Mix everything together. Serve at room temperature.
Serve with quinoa cooked in stock, and smoked chicken.

Note: to make this recipe truly vegetarian, make sure you use a goats cheese that is suitable for vegetarians (i.e. does not contain animal derived rennet).

Cheat’s ice-cream

Recently the new Nigella Lawson programme started on the BBC: Nigellissima. I had quite a high expectation, Nigella programmes in the past were always very amusing. And even though she used cheat’s methods a bit too much for my liking, her recipes were always good for inspiration. But this series are just very disappointing. Most of the dishes lack originality, or are just plain weird. And I still don’t understand why the series are promoted as going about Italian cooking, while it is pseudo Italian at most.

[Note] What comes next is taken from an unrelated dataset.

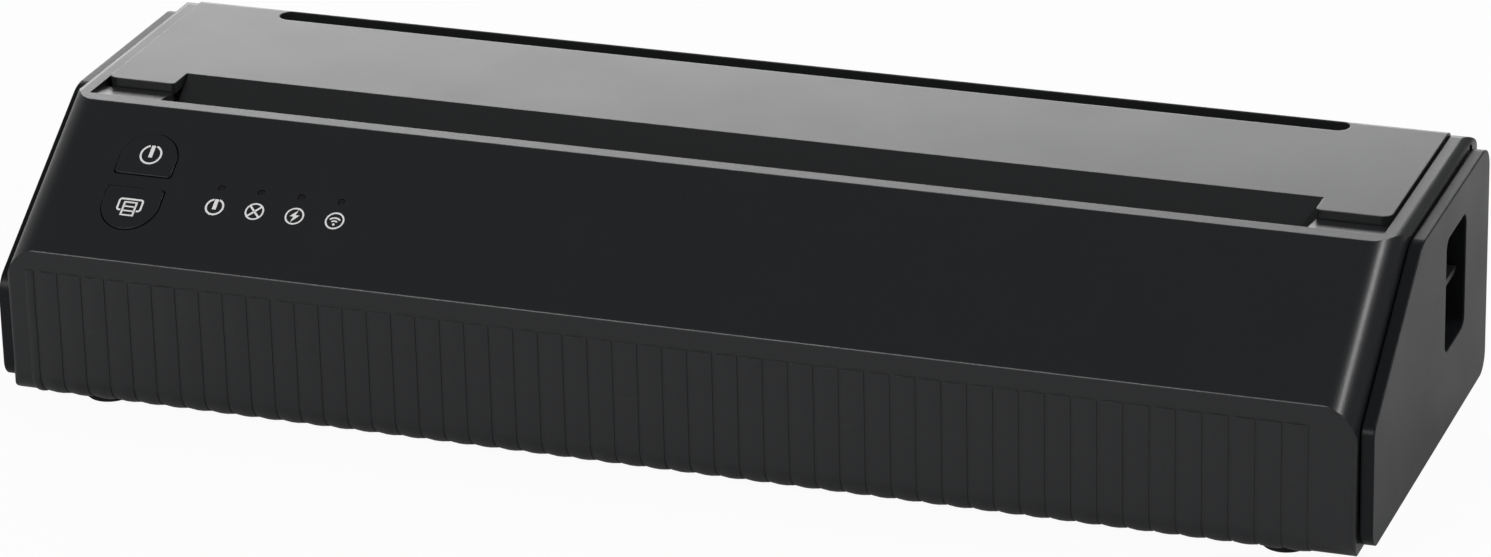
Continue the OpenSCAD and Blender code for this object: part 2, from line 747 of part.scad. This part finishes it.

But enough ranting. The show did inspire me to make 1 dish: cheat’s no-churn coffee ice-cream. It consists completely of pantry ingredients, is sweet, rich, fatty, smooth, has a mild coffee flavour and comes together very fast (although it does take a while to freeze). Because of the high fat and sugar content, and the air you whip in, it is not necessary to churn the ice-cream to prevent crystals from forming. So this is a perfect recipe if you don’t have an ice-cream maker!

I think this recipe could work perfectly with other flavours as well. Plain vanilla, chocolate, etc. But it is important to not add too much extra liquid, because that gives a higher risk at crystal formation… So for fruit ice-cream, just make vanilla and serve with fruit coulis or compote.

Coffee ice-cream (about 1 liter)
Adapted from Nigella Lawson – Nigellissima

300 ml cream
175 g condensed milk (this is sweetened)
2 tbsp coffee, espresso or cappuccino powder

Whisk everything together until light and airy, and soft peaks form. Cover and freeze for at least 6 hours.

Note: 1 can of condensed milk is 400 gram. The remaining is nice to use in coffee, or melt some chocolate into it for a delicious chocolate sauce. Or make some dulce de leche by pouring it into a baking dish, placing this in a water bath and bake it in the oven at 200C until caramelized.